Donna’s boyfriend in Obvious Child is played by the likeable Jake Lacy who had his own stint as a fictional stand-up in the Showtime series I’m Dying Up Here, one of a number of recent shows (see also Lady Dynamite, The Marvellous Mrs Maisel and the HBO series Crashing) that are set against a backdrop of live comedy. It transposed a group of fictional comics to the real-life Los Angeles stand-up circuit of the 1970s, though putting them in a world where the likes of Johnny Carson and Pryor also appeared as characters ended up undermining the conceit: as Harry Waksberg of Vulture pointed out, it’s a struggle to care about what happens to fictional comics “knowing that elsewhere in town, real historical figures are reshaping comedy”.
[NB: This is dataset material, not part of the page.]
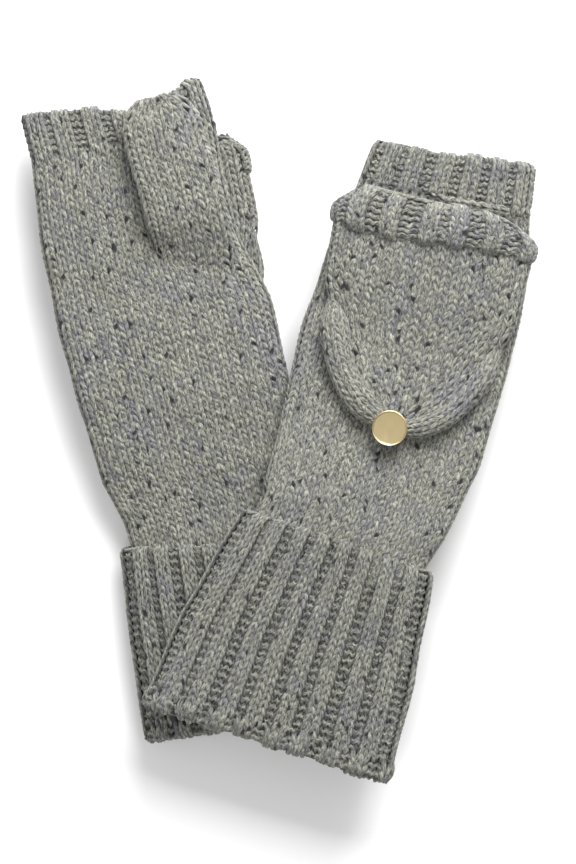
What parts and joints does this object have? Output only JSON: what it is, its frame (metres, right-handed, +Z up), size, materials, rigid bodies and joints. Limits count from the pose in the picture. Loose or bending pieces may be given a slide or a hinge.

The representations of stand-up that ring truest tend to be those that give full rein to the bitterness and the drudgery that outnumber drastically any fleeting moments of on-stage triumph: Tom Shkolnik’s intimate drama The Comedian, Judd Apatow’s sprawling Funny People or Annie Griffin’s incomparably sour Festival, which was shot at the Edinburgh Fringe in 2004. With this year’s festival cancelled, Griffin’s film can give audiences the authentic experience of being there – and make most performers glad that they’re not. Trying to pick out its most dispiriting scene is a tough call. Perhaps it is when Chris O’Dowd, as the stand-up sleeping with a journalist (Daniela Nardini) who is judging the comedy award, implores her: “Like me. Please.” Or when Lucy Punch, as an ambitious up-and-comer, pitches her act (“I’ve got this whole ‘Jewish mother’ routine”) to a dyspeptic celebrity (Stephen Mangan) in the middle of masturbating him. It’s only fitting that the film’s climax should feature a comedian on stage in tears, screaming into the microphone: “It’s not a fucking joke!” No kidding.